What the task asks:
Restate word for word the lines of the records below, starting at the line that contains "Reconstruct the object" and ending at the line that contains "HOLE_ROOM = 0.0005", with both of those lines included and nothing else.

BEGIN Records provided

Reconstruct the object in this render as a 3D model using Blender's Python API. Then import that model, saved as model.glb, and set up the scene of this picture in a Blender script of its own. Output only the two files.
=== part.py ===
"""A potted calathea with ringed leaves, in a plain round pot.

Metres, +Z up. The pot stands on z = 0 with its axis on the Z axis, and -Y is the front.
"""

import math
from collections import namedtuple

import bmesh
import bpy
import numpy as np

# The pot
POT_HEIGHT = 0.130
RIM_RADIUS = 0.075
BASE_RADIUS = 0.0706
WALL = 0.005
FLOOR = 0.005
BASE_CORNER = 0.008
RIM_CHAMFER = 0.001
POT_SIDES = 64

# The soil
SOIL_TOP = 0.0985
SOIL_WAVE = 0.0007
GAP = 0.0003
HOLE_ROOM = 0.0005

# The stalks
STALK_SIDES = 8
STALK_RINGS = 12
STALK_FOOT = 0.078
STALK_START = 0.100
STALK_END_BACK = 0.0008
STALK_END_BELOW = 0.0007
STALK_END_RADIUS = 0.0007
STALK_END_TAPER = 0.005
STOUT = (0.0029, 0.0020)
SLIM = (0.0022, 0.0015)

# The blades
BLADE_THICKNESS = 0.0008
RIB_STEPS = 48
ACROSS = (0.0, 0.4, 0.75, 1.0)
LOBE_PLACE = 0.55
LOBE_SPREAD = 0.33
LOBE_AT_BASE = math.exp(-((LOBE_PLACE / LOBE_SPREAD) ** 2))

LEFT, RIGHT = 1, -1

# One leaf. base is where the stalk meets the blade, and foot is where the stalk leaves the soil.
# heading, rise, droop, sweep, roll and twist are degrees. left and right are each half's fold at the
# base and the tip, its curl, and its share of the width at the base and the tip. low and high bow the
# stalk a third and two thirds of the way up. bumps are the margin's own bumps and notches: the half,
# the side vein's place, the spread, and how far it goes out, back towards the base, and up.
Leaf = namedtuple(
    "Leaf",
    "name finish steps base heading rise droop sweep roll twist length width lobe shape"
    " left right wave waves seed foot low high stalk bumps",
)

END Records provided
BEGIN Records provided

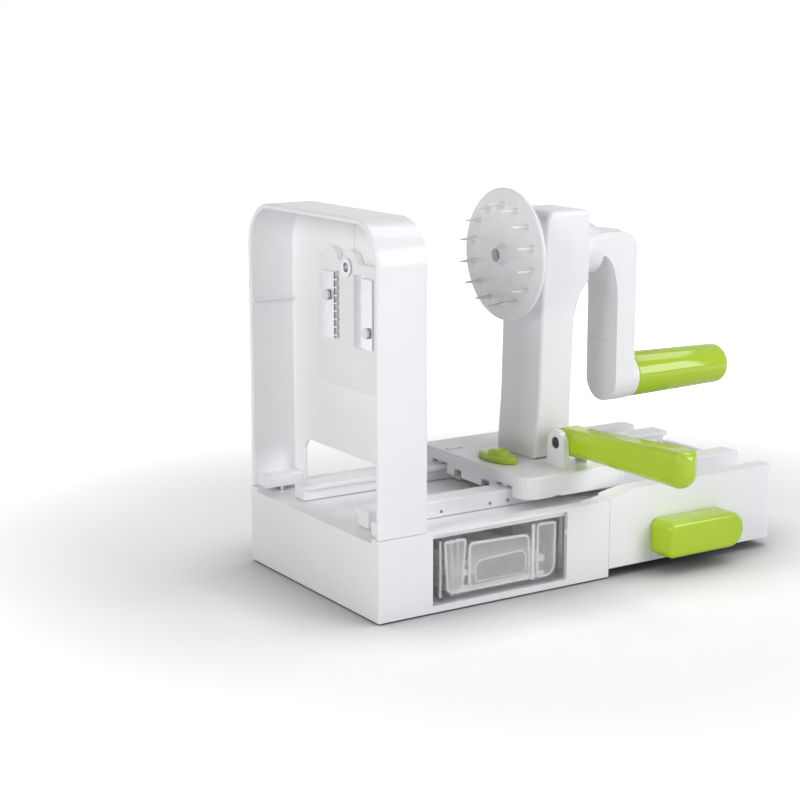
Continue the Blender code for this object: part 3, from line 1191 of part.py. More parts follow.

END Records provided
BEGIN Records provided

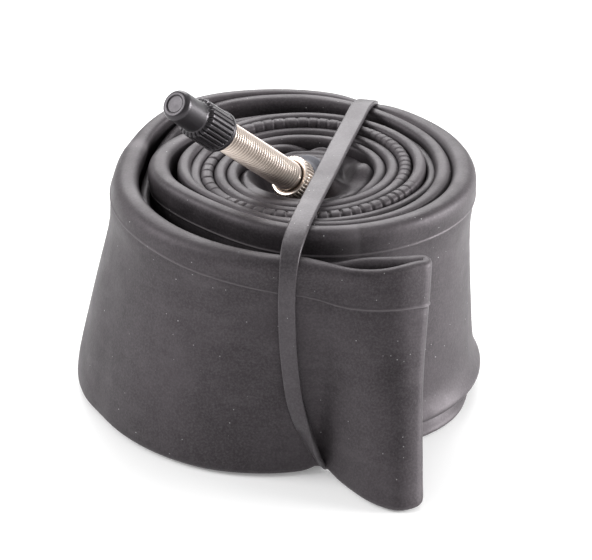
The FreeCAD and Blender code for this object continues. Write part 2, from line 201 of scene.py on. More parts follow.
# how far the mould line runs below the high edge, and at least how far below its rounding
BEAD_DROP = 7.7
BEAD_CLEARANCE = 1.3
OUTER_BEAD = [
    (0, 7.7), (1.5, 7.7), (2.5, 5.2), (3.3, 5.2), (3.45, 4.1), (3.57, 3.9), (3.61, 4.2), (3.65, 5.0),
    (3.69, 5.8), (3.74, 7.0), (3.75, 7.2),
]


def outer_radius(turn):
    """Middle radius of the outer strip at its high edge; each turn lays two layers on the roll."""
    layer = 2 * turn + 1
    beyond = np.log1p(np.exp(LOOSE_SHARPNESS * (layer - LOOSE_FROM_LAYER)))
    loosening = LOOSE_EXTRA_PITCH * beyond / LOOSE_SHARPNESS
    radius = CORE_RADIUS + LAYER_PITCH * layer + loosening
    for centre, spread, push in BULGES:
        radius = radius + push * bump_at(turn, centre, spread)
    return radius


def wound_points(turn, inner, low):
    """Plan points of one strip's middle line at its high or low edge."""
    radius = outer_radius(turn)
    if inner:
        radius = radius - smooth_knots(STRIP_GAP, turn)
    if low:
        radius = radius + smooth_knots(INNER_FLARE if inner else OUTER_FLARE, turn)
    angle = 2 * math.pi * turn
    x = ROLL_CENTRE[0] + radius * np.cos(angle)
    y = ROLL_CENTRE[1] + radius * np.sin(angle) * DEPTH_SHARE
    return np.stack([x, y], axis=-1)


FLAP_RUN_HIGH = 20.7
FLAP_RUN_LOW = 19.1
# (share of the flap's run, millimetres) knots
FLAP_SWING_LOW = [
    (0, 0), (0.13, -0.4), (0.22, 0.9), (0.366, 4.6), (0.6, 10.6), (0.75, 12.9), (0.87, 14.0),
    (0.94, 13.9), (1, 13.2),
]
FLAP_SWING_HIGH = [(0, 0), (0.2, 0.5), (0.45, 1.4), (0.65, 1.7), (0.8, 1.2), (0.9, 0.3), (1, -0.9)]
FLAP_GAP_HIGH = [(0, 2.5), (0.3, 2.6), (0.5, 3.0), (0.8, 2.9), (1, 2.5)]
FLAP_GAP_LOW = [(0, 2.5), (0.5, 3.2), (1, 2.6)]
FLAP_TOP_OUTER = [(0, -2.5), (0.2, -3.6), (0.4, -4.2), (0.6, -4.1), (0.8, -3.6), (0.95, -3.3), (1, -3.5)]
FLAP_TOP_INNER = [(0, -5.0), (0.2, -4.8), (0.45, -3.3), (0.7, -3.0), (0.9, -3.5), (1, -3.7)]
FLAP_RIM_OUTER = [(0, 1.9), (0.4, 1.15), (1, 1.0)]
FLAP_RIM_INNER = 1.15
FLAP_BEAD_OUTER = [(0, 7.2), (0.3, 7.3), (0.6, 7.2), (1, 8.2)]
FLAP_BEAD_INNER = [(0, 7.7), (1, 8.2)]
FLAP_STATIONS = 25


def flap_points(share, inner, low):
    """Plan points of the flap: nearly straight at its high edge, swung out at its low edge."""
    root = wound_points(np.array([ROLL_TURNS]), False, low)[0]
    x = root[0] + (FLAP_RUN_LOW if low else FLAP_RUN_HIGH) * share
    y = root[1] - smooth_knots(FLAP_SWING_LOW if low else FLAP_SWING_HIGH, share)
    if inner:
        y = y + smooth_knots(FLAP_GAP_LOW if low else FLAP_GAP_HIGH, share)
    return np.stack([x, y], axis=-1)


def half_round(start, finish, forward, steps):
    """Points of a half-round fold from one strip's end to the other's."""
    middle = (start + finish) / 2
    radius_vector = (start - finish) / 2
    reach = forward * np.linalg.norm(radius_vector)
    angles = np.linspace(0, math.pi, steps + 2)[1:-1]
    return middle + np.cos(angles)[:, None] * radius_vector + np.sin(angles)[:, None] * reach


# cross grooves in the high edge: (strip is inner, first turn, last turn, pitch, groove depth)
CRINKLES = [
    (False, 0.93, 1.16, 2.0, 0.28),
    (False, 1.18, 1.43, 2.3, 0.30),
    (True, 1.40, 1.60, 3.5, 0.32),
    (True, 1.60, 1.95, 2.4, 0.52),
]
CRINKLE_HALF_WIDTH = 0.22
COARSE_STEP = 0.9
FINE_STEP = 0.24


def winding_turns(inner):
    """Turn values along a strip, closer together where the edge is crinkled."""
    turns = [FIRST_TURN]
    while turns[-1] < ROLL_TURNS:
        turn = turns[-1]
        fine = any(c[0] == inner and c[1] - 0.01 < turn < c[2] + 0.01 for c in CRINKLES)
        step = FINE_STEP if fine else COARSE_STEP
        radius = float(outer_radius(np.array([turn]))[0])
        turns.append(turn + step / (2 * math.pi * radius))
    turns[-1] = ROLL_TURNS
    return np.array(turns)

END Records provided

The reply:
Reconstruct the object in this render as a 3D model using Blender's Python API. Then import that model, saved as model.glb, and set up the scene of this picture in a Blender script of its own. Output only the two files.
=== part.py ===
"""A potted calathea with ringed leaves, in a plain round pot.

Metres, +Z up. The pot stands on z = 0 with its axis on the Z axis, and -Y is the front.
"""

import math
from collections import namedtuple

import bmesh
import bpy
import numpy as np

# The pot
POT_HEIGHT = 0.130
RIM_RADIUS = 0.075
BASE_RADIUS = 0.0706
WALL = 0.005
FLOOR = 0.005
BASE_CORNER = 0.008
RIM_CHAMFER = 0.001
POT_SIDES = 64

# The soil
SOIL_TOP = 0.0985
SOIL_WAVE = 0.0007
GAP = 0.0003
HOLE_ROOM = 0.0005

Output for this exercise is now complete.